• TASK REQUIREMENTS: What is wanted is an exact restatement of the lines from the one with "lines = root_lines()" through the one with "obj.parent = None", both included, and of no other lines.
━━━━━━━━
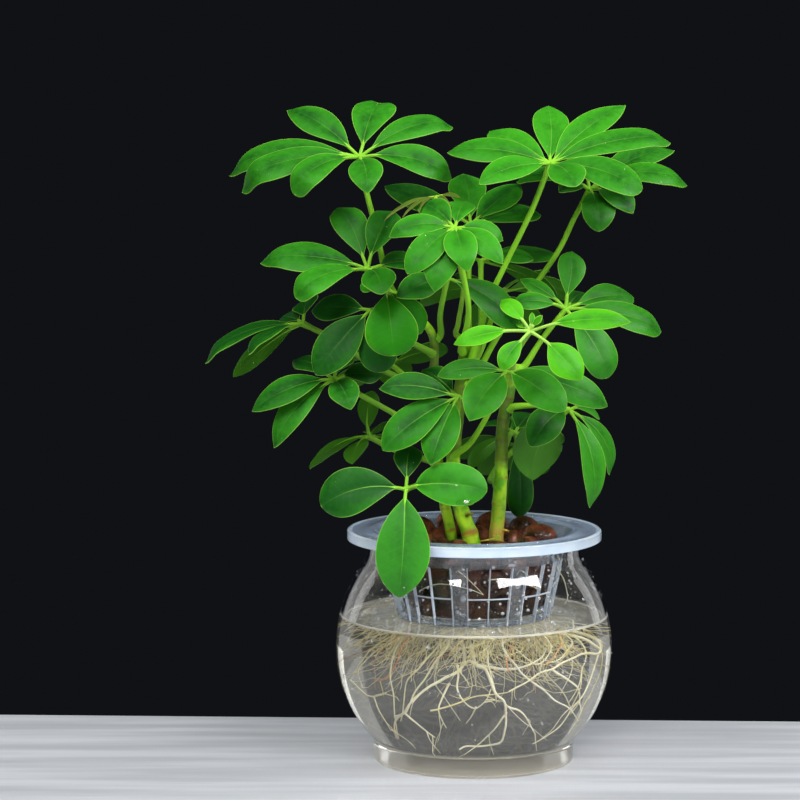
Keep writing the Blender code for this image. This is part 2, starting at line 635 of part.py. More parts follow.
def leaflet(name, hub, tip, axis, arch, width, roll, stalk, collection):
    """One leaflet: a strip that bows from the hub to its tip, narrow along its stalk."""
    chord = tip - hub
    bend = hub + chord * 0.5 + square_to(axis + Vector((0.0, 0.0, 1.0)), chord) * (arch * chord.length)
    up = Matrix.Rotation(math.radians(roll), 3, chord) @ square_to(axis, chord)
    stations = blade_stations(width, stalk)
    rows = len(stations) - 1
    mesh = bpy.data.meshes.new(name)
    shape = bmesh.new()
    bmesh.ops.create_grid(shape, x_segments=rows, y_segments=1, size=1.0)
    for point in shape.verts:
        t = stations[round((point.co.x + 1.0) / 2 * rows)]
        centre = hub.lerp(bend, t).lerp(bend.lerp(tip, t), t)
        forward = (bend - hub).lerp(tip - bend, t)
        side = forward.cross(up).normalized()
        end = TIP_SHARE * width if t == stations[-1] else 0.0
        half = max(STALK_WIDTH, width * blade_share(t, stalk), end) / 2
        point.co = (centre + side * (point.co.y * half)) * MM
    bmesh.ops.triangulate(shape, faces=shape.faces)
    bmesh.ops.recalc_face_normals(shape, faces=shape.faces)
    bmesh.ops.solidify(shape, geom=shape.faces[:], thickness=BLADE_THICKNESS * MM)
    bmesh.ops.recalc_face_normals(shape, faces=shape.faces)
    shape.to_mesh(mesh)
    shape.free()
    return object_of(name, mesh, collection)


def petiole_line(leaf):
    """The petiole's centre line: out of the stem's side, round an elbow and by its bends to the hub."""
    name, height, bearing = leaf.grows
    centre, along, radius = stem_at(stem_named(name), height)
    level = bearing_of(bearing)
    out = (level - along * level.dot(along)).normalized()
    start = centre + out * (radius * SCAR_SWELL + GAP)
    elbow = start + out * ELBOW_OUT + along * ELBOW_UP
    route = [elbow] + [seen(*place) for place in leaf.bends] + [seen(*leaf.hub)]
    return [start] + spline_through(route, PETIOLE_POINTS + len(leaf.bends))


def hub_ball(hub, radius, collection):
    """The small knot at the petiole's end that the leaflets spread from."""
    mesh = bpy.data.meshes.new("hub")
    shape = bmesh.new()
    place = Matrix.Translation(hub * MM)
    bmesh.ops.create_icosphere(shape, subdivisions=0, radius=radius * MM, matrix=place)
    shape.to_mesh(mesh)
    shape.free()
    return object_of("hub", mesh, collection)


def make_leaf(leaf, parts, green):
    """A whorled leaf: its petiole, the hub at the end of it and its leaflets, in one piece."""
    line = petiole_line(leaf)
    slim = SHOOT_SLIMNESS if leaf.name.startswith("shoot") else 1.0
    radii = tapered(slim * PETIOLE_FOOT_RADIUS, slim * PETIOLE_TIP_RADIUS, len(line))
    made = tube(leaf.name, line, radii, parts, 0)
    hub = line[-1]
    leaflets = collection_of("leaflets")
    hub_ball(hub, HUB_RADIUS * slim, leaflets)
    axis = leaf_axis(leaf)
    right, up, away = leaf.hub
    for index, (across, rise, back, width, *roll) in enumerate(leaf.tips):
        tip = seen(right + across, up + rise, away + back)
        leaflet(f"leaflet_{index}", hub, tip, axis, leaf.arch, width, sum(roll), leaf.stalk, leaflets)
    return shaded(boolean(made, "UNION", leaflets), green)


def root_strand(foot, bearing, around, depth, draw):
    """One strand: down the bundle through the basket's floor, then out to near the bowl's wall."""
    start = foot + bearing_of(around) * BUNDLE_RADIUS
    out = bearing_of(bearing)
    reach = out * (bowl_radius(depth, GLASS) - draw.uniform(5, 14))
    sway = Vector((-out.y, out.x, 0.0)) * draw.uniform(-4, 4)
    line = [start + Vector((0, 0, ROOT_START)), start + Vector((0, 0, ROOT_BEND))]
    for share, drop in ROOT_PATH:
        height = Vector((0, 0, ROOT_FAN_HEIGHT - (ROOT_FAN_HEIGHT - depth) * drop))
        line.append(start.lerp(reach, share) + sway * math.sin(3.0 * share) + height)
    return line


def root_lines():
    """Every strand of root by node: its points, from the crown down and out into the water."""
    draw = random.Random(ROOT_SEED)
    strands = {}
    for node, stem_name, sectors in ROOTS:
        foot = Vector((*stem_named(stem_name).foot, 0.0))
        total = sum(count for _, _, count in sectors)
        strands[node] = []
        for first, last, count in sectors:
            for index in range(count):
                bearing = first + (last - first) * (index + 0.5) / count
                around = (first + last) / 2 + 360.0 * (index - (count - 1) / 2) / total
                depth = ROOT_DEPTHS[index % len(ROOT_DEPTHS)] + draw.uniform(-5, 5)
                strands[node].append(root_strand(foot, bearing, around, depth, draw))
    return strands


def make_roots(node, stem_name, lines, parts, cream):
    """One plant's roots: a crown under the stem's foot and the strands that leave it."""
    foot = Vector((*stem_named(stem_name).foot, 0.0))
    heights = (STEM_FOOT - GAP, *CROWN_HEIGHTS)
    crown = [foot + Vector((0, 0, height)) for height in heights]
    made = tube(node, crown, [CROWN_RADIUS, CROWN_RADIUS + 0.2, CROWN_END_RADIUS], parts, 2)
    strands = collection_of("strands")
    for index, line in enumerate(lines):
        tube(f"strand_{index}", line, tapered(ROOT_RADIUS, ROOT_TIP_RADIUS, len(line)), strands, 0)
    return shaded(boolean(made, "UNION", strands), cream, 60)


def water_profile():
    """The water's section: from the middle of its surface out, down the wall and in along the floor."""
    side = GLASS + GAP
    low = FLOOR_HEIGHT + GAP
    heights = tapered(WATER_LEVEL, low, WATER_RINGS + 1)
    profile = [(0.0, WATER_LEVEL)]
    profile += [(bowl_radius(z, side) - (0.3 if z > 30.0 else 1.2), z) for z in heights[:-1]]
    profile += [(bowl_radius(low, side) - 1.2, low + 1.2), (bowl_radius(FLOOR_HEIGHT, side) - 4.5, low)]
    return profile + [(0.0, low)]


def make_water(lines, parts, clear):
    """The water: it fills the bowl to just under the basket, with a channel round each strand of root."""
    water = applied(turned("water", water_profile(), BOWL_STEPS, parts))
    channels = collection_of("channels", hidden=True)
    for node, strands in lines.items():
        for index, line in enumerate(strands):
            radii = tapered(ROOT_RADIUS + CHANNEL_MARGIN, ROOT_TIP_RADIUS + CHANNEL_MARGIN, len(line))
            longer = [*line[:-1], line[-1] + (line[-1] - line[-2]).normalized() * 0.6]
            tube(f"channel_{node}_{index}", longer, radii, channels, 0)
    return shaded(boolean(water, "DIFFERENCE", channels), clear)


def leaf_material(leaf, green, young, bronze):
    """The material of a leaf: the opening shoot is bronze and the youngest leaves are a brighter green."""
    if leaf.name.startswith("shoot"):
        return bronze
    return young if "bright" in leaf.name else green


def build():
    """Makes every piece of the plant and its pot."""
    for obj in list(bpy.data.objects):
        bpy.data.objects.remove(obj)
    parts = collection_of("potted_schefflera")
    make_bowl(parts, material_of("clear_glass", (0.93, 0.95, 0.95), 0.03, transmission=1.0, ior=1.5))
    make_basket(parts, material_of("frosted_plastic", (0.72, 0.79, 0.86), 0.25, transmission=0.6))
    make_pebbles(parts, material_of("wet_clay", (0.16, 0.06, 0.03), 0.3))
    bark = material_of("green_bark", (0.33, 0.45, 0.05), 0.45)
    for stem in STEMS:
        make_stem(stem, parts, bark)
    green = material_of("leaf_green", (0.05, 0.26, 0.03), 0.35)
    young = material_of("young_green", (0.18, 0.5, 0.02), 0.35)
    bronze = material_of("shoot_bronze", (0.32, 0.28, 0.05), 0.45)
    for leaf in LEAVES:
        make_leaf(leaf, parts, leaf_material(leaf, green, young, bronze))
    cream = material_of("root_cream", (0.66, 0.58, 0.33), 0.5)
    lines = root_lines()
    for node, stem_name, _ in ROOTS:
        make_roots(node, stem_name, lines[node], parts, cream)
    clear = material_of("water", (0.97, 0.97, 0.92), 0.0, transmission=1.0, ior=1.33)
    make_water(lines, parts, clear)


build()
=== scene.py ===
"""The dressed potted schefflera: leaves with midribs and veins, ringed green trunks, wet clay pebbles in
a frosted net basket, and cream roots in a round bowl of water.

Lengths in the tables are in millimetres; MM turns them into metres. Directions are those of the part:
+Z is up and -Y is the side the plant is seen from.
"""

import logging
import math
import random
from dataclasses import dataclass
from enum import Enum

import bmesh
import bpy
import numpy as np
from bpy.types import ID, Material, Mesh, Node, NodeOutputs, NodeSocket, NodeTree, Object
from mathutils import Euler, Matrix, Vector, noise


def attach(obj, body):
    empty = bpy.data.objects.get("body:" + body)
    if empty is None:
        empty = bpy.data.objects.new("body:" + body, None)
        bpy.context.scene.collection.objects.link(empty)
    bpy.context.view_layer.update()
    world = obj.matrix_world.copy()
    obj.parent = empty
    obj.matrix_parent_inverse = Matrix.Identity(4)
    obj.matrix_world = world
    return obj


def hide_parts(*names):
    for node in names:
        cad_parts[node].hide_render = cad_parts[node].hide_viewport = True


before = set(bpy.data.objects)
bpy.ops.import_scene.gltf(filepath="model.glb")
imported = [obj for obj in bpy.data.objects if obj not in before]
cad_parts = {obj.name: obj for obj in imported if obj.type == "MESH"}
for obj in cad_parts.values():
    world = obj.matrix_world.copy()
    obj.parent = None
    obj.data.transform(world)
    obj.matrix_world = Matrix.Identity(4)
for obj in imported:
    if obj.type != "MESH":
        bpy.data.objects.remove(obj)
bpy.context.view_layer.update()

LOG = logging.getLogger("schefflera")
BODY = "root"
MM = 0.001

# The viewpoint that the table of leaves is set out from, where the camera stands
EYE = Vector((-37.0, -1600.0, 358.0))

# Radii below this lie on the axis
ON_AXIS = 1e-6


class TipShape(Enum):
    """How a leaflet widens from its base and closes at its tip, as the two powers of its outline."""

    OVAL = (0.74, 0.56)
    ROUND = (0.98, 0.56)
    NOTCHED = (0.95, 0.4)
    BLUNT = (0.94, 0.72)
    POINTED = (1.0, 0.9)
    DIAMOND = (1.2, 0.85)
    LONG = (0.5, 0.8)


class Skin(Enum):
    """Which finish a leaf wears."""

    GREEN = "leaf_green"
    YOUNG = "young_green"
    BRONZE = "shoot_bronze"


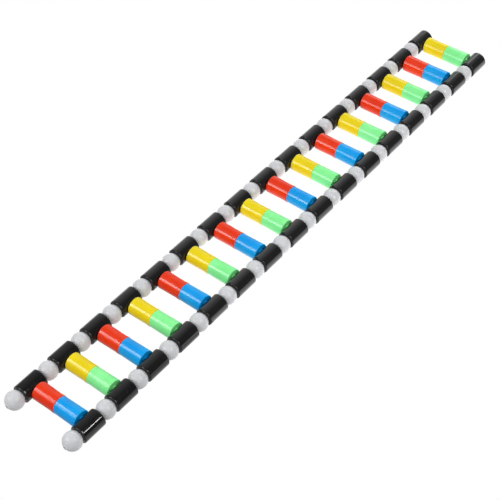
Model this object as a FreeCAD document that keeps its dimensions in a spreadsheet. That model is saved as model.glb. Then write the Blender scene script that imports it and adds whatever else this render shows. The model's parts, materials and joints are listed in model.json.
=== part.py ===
━━━━━━━━
• THE RESPONSE:
    lines = root_lines()
    for node, stem_name, _ in ROOTS:
        make_roots(node, stem_name, lines[node], parts, cream)
    clear = material_of("water", (0.97, 0.97, 0.92), 0.0, transmission=1.0, ior=1.33)
    make_water(lines, parts, clear)


build()
=== scene.py ===
"""The dressed potted schefflera: leaves with midribs and veins, ringed green trunks, wet clay pebbles in
a frosted net basket, and cream roots in a round bowl of water.

Lengths in the tables are in millimetres; MM turns them into metres. Directions are those of the part:
+Z is up and -Y is the side the plant is seen from.
"""

import logging
import math
import random
from dataclasses import dataclass
from enum import Enum

import bmesh
import bpy
import numpy as np
from bpy.types import ID, Material, Mesh, Node, NodeOutputs, NodeSocket, NodeTree, Object
from mathutils import Euler, Matrix, Vector, noise


def attach(obj, body):
    empty = bpy.data.objects.get("body:" + body)
    if empty is None:
        empty = bpy.data.objects.new("body:" + body, None)
        bpy.context.scene.collection.objects.link(empty)
    bpy.context.view_layer.update()
    world = obj.matrix_world.copy()
    obj.parent = empty
    obj.matrix_parent_inverse = Matrix.Identity(4)
    obj.matrix_world = world
    return obj


def hide_parts(*names):
    for node in names:
        cad_parts[node].hide_render = cad_parts[node].hide_viewport = True


before = set(bpy.data.objects)
bpy.ops.import_scene.gltf(filepath="model.glb")
imported = [obj for obj in bpy.data.objects if obj not in before]
cad_parts = {obj.name: obj for obj in imported if obj.type == "MESH"}
for obj in cad_parts.values():
    world = obj.matrix_world.copy()
    obj.parent = None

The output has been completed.